Guided By Voices
ithin the new Guided By Voices box set (their third), there are exactly 142 Guided By Voices songs and one DVD. Among these are a disc of greatest hits (in chronological order no less), a disc of singles and compilation tracks from the Matador era, a disc of rarities, a live disc consisting of various unreleased live material from throughout the past decade and the documentary Watch Me Jumpstart.
The set itself is a veritable feast of material, though, once you sort through the glut of it, it should fill you up to the point where you may not want to eat from the table of Bob Pollard for some time afterwards.
Out of all the discs within the box, the greatest hits collection is arguably the most essential, with 32 superb tracks that trace GBV from their inception up to Earthquake Glue. There are no glaring omissions (though I’m sure this is arguable) from the disc and should serve nicely for both fan and novice alike.

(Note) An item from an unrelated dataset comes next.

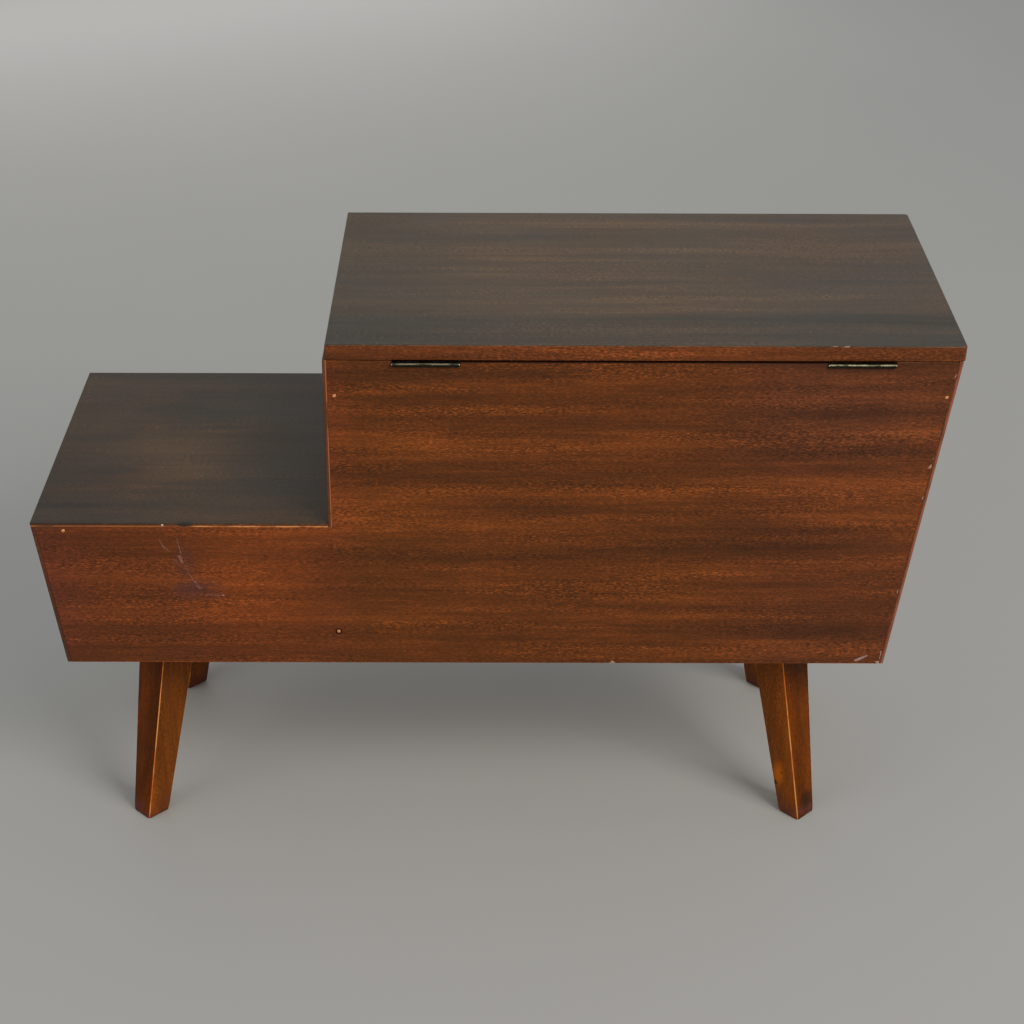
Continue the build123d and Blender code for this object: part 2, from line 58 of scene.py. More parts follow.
camera = bpy.data.objects.new("camera", bpy.data.cameras.new("camera"))
bpy.context.scene.collection.objects.link(camera)
camera.data.lens = CAMERA_LENS
camera.data.sensor_width = 36.0
camera.matrix_world = (Matrix.Translation(CAMERA_PLACE) @ rotation(CAMERA_TURN, "Z")
                       @ rotation(90.0 - CAMERA_DOWN, "X") @ rotation(CAMERA_ROLL, "Z"))
bpy.context.scene.camera = camera


# ---------------------------------------------------------------- shader helpers
def shader(tree, kind, inputs=None, **settings):
    """One node. Each value of inputs is a number, a colour, a vector, or a socket to link."""
    made = tree.nodes.new(kind)
    for key, value in settings.items():
        setattr(made, key, value)
    for key, value in (inputs or {}).items():
        if isinstance(value, bpy.types.NodeSocket):
            tree.links.new(value, made.inputs[key])
        else:
            made.inputs[key].default_value = value
    return made


def maths(tree, operation, first, second=0.0, clamp=False):
    """The result of one math operation."""
    made = shader(tree, "ShaderNodeMath", {0: first, 1: second}, operation=operation,
                  use_clamp=clamp)
    return made.outputs[0]


def product(tree, first, *others):
    """All the values multiplied together."""
    for other in others:
        first = maths(tree, "MULTIPLY", first, other)
    return first


def blend_colour(tree, share, first, second, mode="MIX"):
    """The colour first turned into second by share. A colour is (red, green, blue) or a socket."""
    first, second = (colour if isinstance(colour, bpy.types.NodeSocket) else (*colour, 1)
                     for colour in (first, second))
    made = shader(tree, "ShaderNodeMix", {"Factor": share, 6: first, 7: second},
                  data_type="RGBA", blend_type=mode)
    return made.outputs[2]


def rescale(tree, value, low, high, to_low=0.0, to_high=1.0):
    """value mapped from one range to another, smoothly and clamped."""
    made = shader(tree, "ShaderNodeMapRange",
                  {"Value": value, "From Min": low, "From Max": high,
                   "To Min": to_low, "To Max": to_high}, interpolation_type="SMOOTHSTEP")
    return made.outputs[0]


def grain_space(tree, axis, scale):
    """Object coordinates with the grain along X, each scaled: scale is (along, across, across)."""
    place = shader(tree, "ShaderNodeTexCoord").outputs["Object"]
    turn = {"X": (0, 0, 0), "Y": (0, 0, math.pi / 2), "Z": (0, math.pi / 2, 0)}[axis]
    turned = shader(tree, "ShaderNodeMapping", {"Vector": place, "Rotation": turn}).outputs[0]
    return shader(tree, "ShaderNodeMapping", {"Vector": turned, "Scale": scale}).outputs[0]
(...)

The second disc, consisting of Matador-era singles, b-sides, and rarities is surprisingly just as good as the first, adding weight to the myth that some of Pollard’s best songs were relegated to b-sides and compilations. This disc’s relative ease of flow, more consistent than anything since Do The Collapse, speaks towards both Pollard’s glut of quality material in the mid-90’s and his decline in recent years.
With the disc of rarities, the first bump is hit. Pollard has been emptying his vaults (or more specifically, his suitcases) for some time now and the well of quality leftovers seems to be dwindling. This fact is made all the more obvious with this disc, consisting primarily of songs recorded on 8-track and demos for Do the Collapse and Mag Earwhig! A few of the demos manage to offer some interesting insight into their completed counterparts, but none warrant repeated listens. In fact, the most interesting song on the disc, “Back to Saturn X” is the full version of what was originally only a fragment of a song on their Propeller album.
The fourth disc, the aforementioned collection of live material, fares far better than the rarities disc and puts in a strong point of purchase for the album. The disc is filled to the brim with top notch performances of excellent songs, many of which are rarely performed during live sets. Despite the variance in sound quality between the recordings, they hold a surprising consistency (much like that of their studio material) and hold a tie with the singles disc, in terms of quality.
“Forever Since Breakfast” is the next disc, which is actually their long out of print first EP originally released in 1996. On this disc, the band seems to adopt an REM-like jangle and keep things relatively straightforward. Inklings of Pollards future masterpieces are evident, but nothing has yet come to fruition. It serves as an interesting listen, but adds nothing to GBV’s monstrous canon of songs.
A DVD rounds off the set, the documentary Watch Me Jumpstart, which has been bolstered with all of GBV’s videos as well as clips from live shows. The documentary in itself is worth watching once, but doesn’t hold that much information about the band that you couldn’t learn from a press release. The videos are a nice addition, as is the live material, but they are by no means essential (and definitely not on par with the live disc).
The box itself is worthy of purchase by both the seasoned GBV fan and the novice. You get an entire GBV experience in one box: a disc of genius, some scattered genius among the other discs, some filler and an overall feeling that you’re only standing, exhausted of GBV, on the tip of the iceberg of their material.